# Forum > Gaming > Roleplaying Games > D&D 5e/Next > Optimization Warlock Optimization Help (Rotating Patron)

## nalgarryn

Hey all,

So crazy idea, making a Warlock that changes its patron depending on on the type of enemy it has recently defeated. This warlock gains its power by absorbing it from defeated foes... he/she/it tears out the heart (or essence?) of a recently defeated foe and uses this to charge/expand (learn?) it's power. Even with enough exp to level up, this character would still need to defeat an enemy in order to _actually_ level up.

Beast -> N/A
Construct -> N/A
Giant -> N/A
Humanoid -> N/A
Ooze -> Ewww
Plant -> N/A

Aberration -> Great Old One
Celestial -> Celestial
Dragon -> Undying
Elemental -> Genie (as per type)
Fey -> Archfey
Fiend -> Fiend
Monstrosity -> Great Old One / DM's choice 
Undead -> Undead

Since the otherworldly source of power keeps changing, there's a bit of a challenge in terms of min-maxing. Note also that hexblade isn't included in this list so that actually does simplify things somewhat. Basically the 1/6/10/14 level abilities are rotated out as are the expanded spell lists.

The DM could force the loss of spells known, and have them immediately replaced, or have them lost only when they are swapped out at level up(that's not determined). I'm sure someone is clever enough to come up with a strategy to rotate through the patrons and develop a very strong spell list, but the warlock is quite limited in number of spells known regardless, and can only change one on level up. If the DM forces the player to swap out spells from the expanded list on patron change, that's actually a bit of a benefit because it expands the pace at which the player can swap out their limited number of known spells.

The direction I would go with this is *Pact of the Tome* with the *Book of Ancient Secrets* invocation with at least *Find Familiar*. This gives me all the rituals I can find scrolls for a bit of diversity.

What other first level ritual and three cantrips would you choose, and how would you build out this warlock with race/stats/feats/invocations?

___
For feats I kind of like *Telekinetic* (mage hand shenanigans, completely no somatic or verbal giveaways!) *Fey Touched* (misty step plus another 1st level spell) and *Lucky*.

----------


## RogueJK

> Beast -> N/A
> Construct -> N/A
> Giant -> N/A
> Humanoid -> N/A
> Ooze -> Ewww
> Plant -> N/A
> 
> Aberration -> Great Old One
> Celestial -> Celestial
> ...


I'm sure you could figure something out for a patron appropriate to every creature type, with a bit of tweaking.  For example:

Ooze -> Fathomless, just instead of a squid tentacle is an ooze tentacle that does acid damage.  Everything else already kinda fits to one degree or another.

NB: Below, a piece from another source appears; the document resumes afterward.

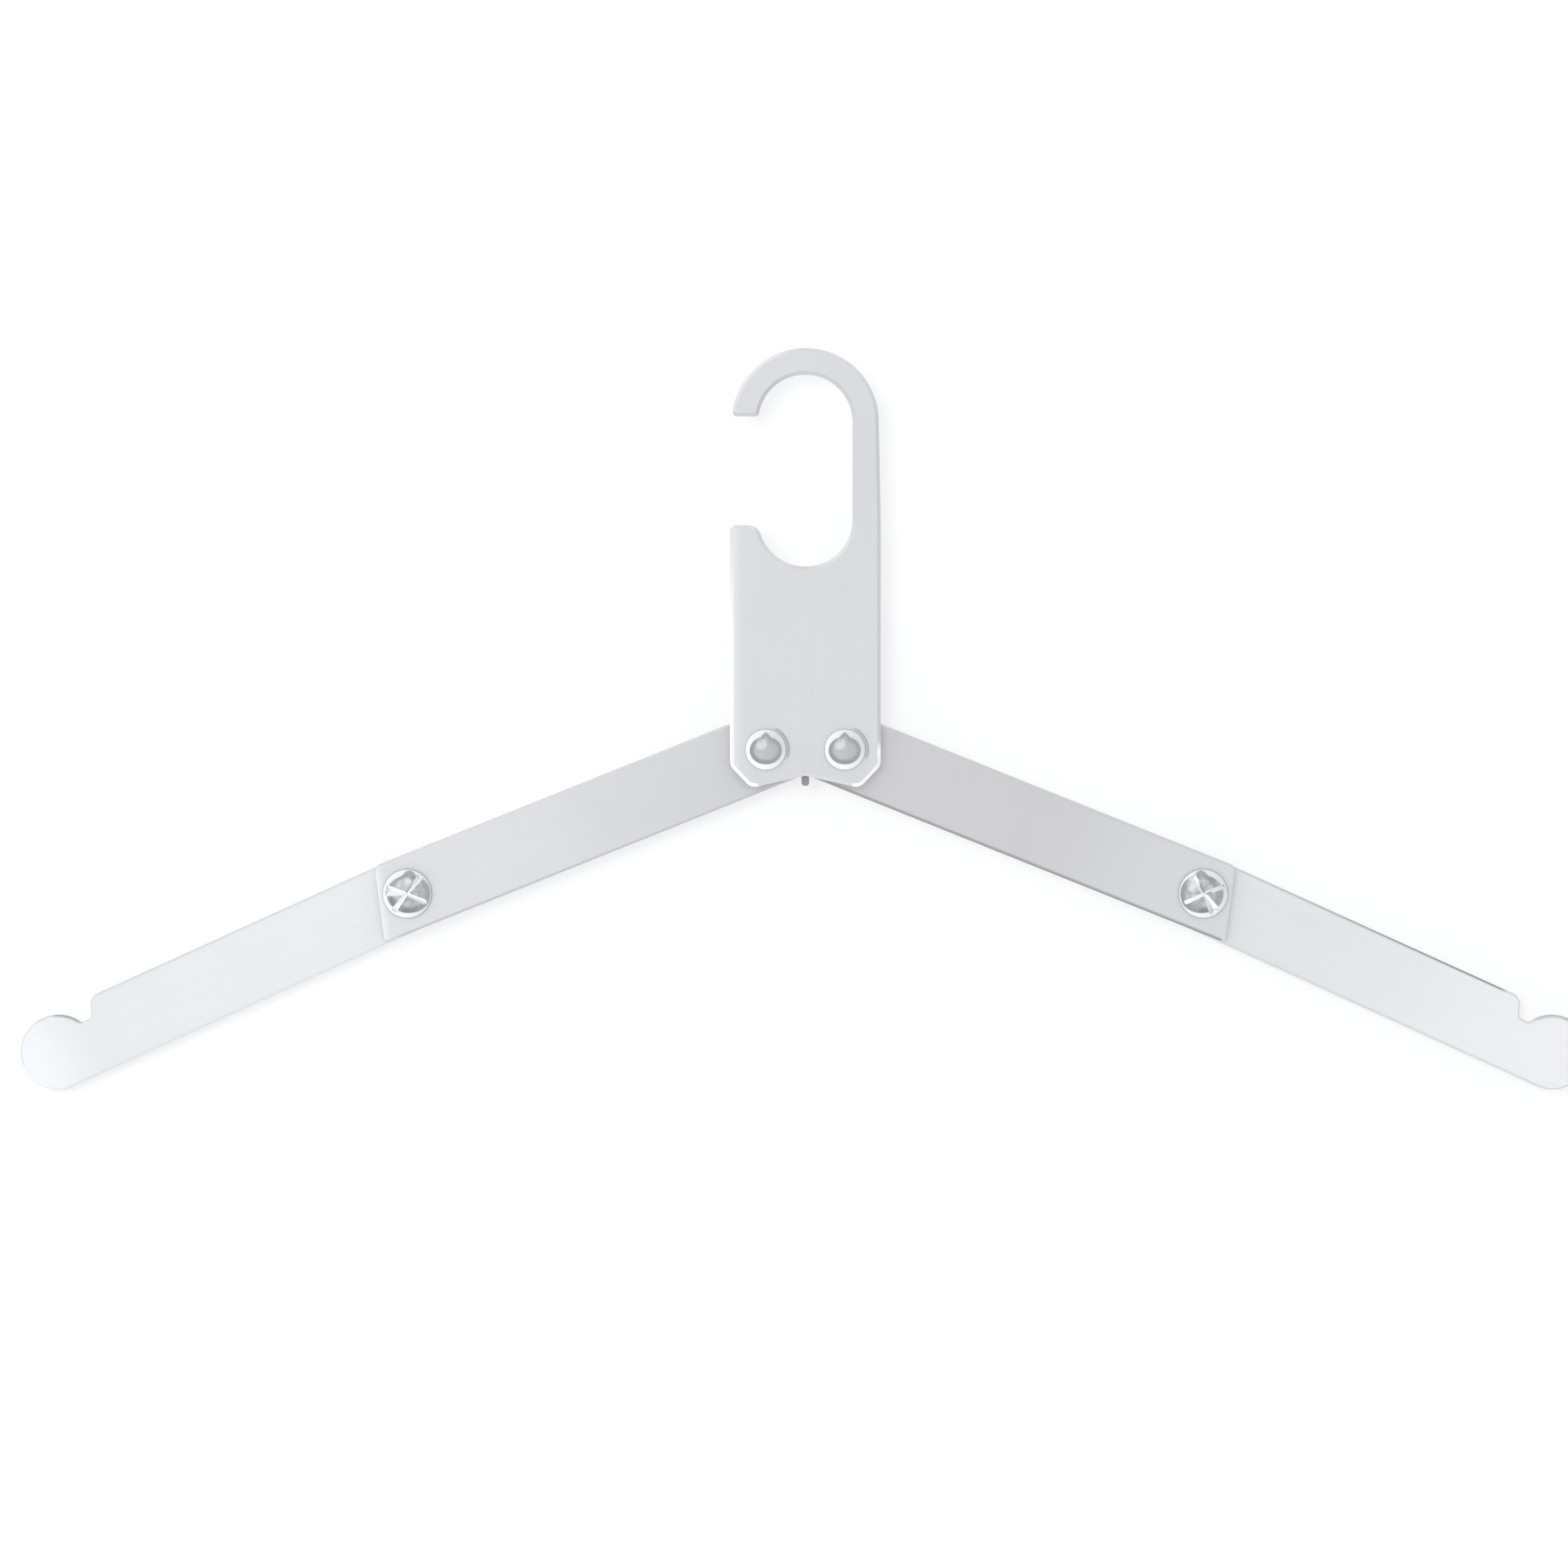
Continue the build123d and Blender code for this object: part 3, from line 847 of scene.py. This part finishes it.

Plant -> Fathomless (Just call it Treemore, or something).  Instead of a squid tentacle it's a vine/plant tentacle that does magical piercing damage.  Instead of cold resistance and a swim speed, you get fire resistance and can ignore difficult terrain, and instead of teleporting to water you can teleport to trees (similar to Tree Stride).  The spells are already fairly nature-y, but you could make some alterations to that as well, to add in some of the explicitly plant-based spells like Spike Growth and Plant Growth.

Humanoid -> Hexblade.  That subclass already includes the ability to bind the soul of a slain humanoid to your service.  Reflavor it away from the "sentient magic weapon" aspect and more towards "warrior spirit" or similar.


For the others, you might be able to come up with suitable abilities by drawing some inspiration from the various Sorcerer subclasses.  They get subclass abilities at the exact same levels except 10, and you could reflavor one of the existing Warlock subclass Level 10 abilities to fit that creature type better, similar to what I described above with Fathomless.  This would allow you to cover some of the other bases with stuff like Draconic Sorcerer for Dragon (in place of the Undying that doesn't really fit there), Clockwork Soul or UA Stone Sorcerer for Construct, and UA Giant Sorcerer for Giant.  You'd probably need to make some balance tweaks, though.

Beast is the tough one.  There aren't any specifically animal-related Sorcerer or Warlock subclasses.  Archfey is about as close as you'll get to a generic "Nature" patron (and that's not really that close), without coming up with something from scratch or finding a 3rd party/homebrew option.  But if you want to get real wacky with that one, you could borrow the abilities from Beast Barbarian.  They get their subclass abilities at 3/6/10/14, which is pretty identical to Warlock.  You'd just need to come up with some appropriate additional animal-related spells (Summon Beast, Alter Self, Animal Friendship, Giant Insect, etc.), and tweak the abilities away from relying on Rage.  Going with Bonus Action activation and Proficiency Bonus times per day for 1 minute a pop (like the Fathomless tentacle) could be appropriate.  Consider making the resulting natural weapon attacks CHA-based to allow them to be useful, since you're unlikely to have a high STR or DEX.  Not really any different from a Tomelock with access to Shillelagh.




> For feats I kind of like *Telekinetic* (mage hand shenanigans, completely no somatic or verbal giveaways!) *Fey Touched* (misty step plus another 1st level spell) and *Lucky*.


Telekinetic is great, especially if you already took Mage Hand as one of your Warlock/Tomelock known cantrips and therefore get the benefit of the range boost.  60' invisible subtle Mage Hand comes into play way more often than you might think.

Inspiring Leader also works very well on a Warlock.  Combined with your high CHA, that's a ton of extra HP for you and the rest of the party every day.

----------


## Kane0

Interesting idea! Its a good thing the devs never went with patron specific invocations

Most obvious thing is not to bank on any particular subclass features or spells being available to you, but if they take effect immediately (bypassing rest recharges) then you can abuse any that arent passive. Id probably not pick more than one or two patron spells since youd have to choose or randomly determine their replacements after each heart you eat (by the way would that be an action, a minute, ten mins, a short rest?).
Luckily invocation and feat choices are pretty much independant, so you can be an eldritch blaster or chainlock or bladelock regardless of patron, though you will have to be careful about picking up things that take bonus actions or reactions that may or may not be in competition with your current patron.

----------